There is a return over non trading days! Friday close to Monday opening. Plus there is accrual of dividends every day and risk over a weekend. Were you around for the crash of 87? What day of the week did it happen? Where were the futures on Monday morning in Europe Vs the Close the previous Friday?

There is no fixed income day count or accrual convention in bonds that uses trading days. To compare bonds and equities with the same measure you must use a bond convention.

BTW way – my theory about flash crashes involves the use of mid prices in some systems.
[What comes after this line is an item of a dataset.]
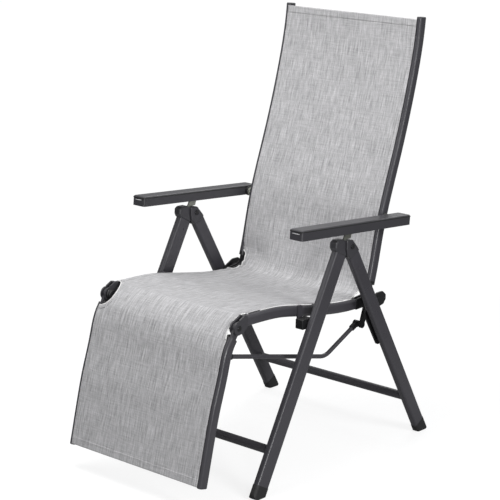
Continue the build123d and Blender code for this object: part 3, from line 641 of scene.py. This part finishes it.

If there is no bid there is no mid; or a mid is half what it should be and therefore there is a de facto crash.

Great points, Gary; thanks for your comments.

I’m a quant and I always use trading days (and assume 252 trading days a year) in my models when I annualize performance. I realize this may not be rigorous enough for GIPS but it makes it easier to normalize performance when comparing 2 or more strategies. Besides, a strategy with a 10.5% and a 10.7% annual returns are both pretty much in the same league.

Anon, thanks for your note. A few comments:

1) I don’t see why being a quant would impel you to want to use trading days; perhaps you can explain.

2) GIPS doesn’t speak to annualization. The use of calendar days is just pretty much standard. I outlined 10 reasons why they make sense.

3) Perhaps you have a reason why you favor trading days; please share.

And yes, the differences won’t be very different, but I don’t think that’s the point. Assuming 252 trading days as opposed to knowing that there are 365 (or 366) calendar, plus all the other reasons, suggests to me, at least, as well as apparently most of the performance measurement world, that calendar is the way. Again, perhaps you can persuade me to think otherwise. Thanks!